The cardinals asked the French pope to join them in Perugia and then travel to Rome for his coronation. He declined, ordering them instead to join him in Lyon, for a ceremony attended by Philip IV of France, known as “the Iron King” because of his inflexibility.
The event in Lyon was not exactly auspicious. As Pope Clement processed through the city, a wall collapsed, knocking him off his horse, damaging the papal tiara, and killing his brother and an elderly cardinal.
Clement V’s pontificate had an unsettled start. He moved from Bordeaux to Poitiers to Toulouse, before arriving in 1309 at a Dominican priory in Avignon, which at the time belonged to the King of Naples as Count of Provence, but lay within the borders of the Kingdom of France.
This was the start of the Avignon papacy.
The middle
Misfortune stalked Clement V even after his death in 1314. According to one account, as his body lay in state in a church, lightning struck, setting fire to his body and burning it to a crisp.
The conclave to elect his successor was agonizingly long, because by now there were three factions among the cardinals: Italian, Gascon (southwestern France), and Provençal (southeastern France). The Italians wanted to return the papacy to Rome, the Gascons to retain privileges they had acquired under Pope Clement, and the Provençal group to block the ambitions of the other two groups.
After much strife, a compromise candidate emerged in 1316: Jacques Duèze, a small, thin, and serious Frenchman who took the name John XXII.
The second Avignon pope was followed in 1334 by a third: Benedict XII, who began building the grand papal palace in the city.
Benedict XII was in turn succeeded in 1342 by Clement VI, whose reign coincided with the arrival of the Black Death, a pandemic that would kill up to 50 million people. Despite the austere times, Clement spent extravagantly, expanding the palace with a new grand chapel, and commissioning lavish frescoes with hunting and fishing scenes for the older rooms.

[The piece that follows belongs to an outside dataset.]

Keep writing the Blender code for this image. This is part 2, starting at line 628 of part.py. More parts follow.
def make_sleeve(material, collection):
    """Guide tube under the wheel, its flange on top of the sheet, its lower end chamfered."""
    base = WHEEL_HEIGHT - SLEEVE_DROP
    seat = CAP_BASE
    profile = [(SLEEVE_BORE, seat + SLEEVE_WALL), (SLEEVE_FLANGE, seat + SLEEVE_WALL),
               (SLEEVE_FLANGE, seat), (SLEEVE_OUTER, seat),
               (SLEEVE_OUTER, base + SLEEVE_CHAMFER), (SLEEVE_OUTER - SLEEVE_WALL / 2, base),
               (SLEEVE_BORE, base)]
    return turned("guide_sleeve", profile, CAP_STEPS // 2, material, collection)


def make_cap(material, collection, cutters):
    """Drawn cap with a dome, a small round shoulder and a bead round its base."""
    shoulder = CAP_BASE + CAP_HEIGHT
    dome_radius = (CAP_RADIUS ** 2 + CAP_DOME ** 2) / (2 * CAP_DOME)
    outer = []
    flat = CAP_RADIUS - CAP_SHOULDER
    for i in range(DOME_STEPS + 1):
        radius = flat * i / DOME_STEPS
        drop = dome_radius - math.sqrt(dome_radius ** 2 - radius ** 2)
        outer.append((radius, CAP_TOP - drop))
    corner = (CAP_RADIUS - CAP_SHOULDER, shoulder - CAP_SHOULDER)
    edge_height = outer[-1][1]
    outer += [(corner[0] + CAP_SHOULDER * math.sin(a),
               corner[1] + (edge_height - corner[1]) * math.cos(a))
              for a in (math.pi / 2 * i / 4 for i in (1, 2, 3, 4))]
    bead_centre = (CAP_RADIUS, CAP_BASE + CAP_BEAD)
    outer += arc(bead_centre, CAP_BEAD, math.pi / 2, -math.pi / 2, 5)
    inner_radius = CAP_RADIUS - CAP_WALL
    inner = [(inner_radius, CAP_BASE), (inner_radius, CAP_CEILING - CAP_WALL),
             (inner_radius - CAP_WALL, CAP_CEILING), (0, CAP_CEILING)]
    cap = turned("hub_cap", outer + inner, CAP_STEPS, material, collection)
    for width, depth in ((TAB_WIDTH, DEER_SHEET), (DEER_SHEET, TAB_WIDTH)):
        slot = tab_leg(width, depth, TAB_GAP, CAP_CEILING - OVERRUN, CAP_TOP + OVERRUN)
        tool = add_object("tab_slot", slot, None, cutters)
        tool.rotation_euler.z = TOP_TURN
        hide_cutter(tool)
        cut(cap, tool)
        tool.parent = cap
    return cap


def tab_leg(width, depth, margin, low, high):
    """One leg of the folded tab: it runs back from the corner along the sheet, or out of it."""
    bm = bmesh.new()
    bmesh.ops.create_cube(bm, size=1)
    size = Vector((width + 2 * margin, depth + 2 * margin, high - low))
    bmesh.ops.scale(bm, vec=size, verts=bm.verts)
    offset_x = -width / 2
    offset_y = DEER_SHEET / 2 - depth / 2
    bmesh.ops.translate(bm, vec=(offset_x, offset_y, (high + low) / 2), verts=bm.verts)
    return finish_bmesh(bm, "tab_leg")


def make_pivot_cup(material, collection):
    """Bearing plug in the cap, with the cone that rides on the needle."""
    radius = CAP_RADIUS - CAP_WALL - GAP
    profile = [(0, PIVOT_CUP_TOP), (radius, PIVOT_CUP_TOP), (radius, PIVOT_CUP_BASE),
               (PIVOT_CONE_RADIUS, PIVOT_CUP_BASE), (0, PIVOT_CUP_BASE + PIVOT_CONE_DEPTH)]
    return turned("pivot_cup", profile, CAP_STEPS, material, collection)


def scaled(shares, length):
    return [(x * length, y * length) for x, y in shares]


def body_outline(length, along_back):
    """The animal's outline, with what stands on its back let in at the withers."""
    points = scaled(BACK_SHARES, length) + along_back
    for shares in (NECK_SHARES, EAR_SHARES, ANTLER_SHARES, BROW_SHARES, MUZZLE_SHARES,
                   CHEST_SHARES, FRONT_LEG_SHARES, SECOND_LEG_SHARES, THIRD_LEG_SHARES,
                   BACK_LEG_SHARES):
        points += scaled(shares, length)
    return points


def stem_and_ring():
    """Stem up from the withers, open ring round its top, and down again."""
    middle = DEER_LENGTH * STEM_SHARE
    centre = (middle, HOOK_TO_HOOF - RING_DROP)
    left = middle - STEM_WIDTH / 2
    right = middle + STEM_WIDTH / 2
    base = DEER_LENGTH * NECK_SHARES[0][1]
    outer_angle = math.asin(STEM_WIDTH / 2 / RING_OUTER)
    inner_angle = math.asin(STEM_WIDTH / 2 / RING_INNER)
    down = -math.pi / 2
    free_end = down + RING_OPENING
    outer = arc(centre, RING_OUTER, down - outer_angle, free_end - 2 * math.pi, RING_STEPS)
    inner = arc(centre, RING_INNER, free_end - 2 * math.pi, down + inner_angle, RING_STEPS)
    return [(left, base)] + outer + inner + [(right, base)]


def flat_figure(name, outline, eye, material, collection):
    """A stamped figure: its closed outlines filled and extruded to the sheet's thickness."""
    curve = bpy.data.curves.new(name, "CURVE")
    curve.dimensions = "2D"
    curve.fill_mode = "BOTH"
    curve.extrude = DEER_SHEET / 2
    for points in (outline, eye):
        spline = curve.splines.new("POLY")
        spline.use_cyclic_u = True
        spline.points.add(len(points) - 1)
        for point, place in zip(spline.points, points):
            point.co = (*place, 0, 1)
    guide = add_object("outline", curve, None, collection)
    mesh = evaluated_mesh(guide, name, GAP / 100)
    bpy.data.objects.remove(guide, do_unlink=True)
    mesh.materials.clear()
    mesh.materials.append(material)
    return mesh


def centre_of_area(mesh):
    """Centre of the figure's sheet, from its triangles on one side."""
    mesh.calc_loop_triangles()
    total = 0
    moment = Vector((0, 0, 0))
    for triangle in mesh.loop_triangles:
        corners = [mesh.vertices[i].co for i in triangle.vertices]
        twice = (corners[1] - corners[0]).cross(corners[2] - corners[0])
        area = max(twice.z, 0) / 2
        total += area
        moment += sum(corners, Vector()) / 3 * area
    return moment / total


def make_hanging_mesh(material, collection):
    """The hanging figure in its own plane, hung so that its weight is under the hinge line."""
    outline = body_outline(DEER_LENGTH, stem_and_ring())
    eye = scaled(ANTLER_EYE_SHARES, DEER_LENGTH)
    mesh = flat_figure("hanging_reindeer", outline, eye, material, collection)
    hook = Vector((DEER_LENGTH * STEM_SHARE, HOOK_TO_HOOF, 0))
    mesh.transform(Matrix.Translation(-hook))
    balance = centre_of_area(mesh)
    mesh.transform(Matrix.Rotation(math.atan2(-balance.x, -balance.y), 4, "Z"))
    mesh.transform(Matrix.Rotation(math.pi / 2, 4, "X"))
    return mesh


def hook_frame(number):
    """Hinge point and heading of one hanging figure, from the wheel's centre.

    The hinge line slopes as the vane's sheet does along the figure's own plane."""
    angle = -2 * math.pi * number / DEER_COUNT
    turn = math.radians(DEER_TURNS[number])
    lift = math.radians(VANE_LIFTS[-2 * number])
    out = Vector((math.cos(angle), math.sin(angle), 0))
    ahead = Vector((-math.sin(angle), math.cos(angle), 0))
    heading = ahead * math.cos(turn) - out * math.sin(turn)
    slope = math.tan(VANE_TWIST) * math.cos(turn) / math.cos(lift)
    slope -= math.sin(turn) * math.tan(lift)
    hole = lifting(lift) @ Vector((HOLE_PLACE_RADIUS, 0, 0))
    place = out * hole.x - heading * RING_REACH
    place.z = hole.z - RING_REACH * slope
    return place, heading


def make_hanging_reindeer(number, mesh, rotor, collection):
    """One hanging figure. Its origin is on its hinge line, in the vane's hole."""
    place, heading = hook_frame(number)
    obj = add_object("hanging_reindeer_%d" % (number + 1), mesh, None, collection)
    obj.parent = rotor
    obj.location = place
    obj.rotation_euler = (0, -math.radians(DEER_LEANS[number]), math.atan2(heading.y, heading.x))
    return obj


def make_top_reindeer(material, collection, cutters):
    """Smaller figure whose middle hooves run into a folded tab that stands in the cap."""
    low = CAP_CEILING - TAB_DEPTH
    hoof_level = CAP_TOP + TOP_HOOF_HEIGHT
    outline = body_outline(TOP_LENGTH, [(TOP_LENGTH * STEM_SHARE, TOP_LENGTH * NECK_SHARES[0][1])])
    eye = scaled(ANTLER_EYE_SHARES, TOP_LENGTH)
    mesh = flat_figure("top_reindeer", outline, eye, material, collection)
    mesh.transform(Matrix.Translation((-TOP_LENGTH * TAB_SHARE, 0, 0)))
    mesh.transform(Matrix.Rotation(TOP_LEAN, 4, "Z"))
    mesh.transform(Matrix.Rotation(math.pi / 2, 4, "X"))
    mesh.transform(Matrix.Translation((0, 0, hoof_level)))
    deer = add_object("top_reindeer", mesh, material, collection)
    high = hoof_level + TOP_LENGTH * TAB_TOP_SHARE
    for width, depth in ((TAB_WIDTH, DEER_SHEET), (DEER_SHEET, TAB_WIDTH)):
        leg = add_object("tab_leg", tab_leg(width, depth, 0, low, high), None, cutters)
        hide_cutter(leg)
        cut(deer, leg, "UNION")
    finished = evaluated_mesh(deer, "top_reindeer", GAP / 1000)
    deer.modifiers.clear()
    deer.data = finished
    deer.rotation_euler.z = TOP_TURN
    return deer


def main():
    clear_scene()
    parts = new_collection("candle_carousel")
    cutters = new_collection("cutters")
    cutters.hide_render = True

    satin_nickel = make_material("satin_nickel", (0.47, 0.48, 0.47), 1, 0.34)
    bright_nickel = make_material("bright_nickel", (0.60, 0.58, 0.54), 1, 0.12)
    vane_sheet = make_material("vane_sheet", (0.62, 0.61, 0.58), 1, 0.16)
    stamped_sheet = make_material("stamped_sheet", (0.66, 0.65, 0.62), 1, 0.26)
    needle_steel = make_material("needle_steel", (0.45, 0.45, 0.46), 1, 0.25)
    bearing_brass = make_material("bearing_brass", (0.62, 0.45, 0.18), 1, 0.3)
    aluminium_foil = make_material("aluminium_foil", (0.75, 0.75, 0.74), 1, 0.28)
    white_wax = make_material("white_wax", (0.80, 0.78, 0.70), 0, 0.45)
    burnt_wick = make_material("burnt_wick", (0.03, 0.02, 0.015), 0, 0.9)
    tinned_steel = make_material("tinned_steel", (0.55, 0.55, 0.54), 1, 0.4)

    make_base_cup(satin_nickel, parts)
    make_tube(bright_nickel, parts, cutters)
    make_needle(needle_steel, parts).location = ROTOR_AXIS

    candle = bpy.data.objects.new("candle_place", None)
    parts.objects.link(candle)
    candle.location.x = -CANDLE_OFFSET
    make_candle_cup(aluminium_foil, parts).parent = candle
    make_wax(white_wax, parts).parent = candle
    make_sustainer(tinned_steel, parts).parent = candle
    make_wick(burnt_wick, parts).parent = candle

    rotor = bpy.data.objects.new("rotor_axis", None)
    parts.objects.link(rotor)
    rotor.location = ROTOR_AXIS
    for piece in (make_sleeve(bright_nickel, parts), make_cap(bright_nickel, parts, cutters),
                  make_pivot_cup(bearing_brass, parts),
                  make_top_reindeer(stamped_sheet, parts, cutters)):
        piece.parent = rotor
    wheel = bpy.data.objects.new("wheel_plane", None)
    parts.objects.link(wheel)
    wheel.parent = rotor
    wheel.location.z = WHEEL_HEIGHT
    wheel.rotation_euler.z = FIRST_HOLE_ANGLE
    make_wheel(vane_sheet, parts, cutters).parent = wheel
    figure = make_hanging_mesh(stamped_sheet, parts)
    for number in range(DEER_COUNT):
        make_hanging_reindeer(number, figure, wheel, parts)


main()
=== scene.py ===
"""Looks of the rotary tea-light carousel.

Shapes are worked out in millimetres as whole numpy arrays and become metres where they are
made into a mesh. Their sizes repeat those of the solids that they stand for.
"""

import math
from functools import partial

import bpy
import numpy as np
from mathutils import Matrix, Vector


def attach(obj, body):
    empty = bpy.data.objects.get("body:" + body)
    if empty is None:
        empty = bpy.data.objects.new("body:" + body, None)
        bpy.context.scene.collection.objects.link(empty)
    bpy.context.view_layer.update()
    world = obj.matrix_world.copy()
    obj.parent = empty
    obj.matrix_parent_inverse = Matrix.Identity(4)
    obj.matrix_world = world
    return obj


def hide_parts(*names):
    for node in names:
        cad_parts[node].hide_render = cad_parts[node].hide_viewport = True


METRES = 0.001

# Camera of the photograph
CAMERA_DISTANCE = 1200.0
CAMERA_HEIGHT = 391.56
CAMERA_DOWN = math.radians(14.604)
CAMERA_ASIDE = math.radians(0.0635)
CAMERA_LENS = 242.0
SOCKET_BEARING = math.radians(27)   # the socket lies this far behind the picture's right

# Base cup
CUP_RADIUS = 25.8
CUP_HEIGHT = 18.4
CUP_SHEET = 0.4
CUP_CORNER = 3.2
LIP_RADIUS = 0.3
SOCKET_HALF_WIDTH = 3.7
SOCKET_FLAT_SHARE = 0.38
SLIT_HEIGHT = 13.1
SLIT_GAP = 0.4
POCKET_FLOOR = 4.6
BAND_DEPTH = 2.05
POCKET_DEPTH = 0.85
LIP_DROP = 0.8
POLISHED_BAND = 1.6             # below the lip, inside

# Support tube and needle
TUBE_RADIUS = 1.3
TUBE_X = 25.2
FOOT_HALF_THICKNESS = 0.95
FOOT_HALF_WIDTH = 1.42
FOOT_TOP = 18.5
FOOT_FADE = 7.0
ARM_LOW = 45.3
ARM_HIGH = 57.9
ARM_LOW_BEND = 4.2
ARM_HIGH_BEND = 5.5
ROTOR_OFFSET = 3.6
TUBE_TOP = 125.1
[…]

In 1348, he bought the city of Avignon from Joanna I of Naples for 80,000 florins.
The fifth Avignon pope was Innocent VI, who ruled for a decade, from 1352 to 1362, catching some flak from St. Bridget of Sweden for his harsh treatment of the Spiritual Franciscans, a movement committed to strict poverty.
Innocent VI was followed in 1362 by Urban V, the only Avignon pope to be recognized as blessed. Urban succeeded in traveling to Rome in 1367, becoming the first pope to reach his own diocese in 60 years. But he fell ill and died on his return to Avignon.

The end
The seventh and last Avignon pope was Gregory XI, who was elected in 1370. He was the recipient of letters from St. Catherine of Siena, berating him for his hesitation in returning the papacy to Rome.
“Be manly and not fearful,” she wrote in one letter. “Answer God who is calling you to take possession of the place of the glorious shepherd, St. Peter, who you represent. Restore to Holy Church the heart of burning charity which she has lost: she is all pale because iniquitous men have drained her blood. Come, Father!”
In 1377, Gregory packed up and left for the Eternal City. He died not long after he arrived and was succeeded by an Italian pope, Urban VI. The Catholic Church then experienced the disaster known as the Western Schism, where churchmen living in Rome and Avignon simultaneously claimed to be rightful popes.
The era of the antipopes would only end in 1417, with the election of Pope Martin V as the sole, universally recognized pope.
No Frenchman has been elected pope since Gregory XI. The papal palace at Avignon was sacked during the French Revolution, used as a barracks and prison under Napoleon, and converted into a museum in 1906.




There's an excellent book, The Popes of Avignon: A Century in Exile by Mullins that provides a good history without being too long.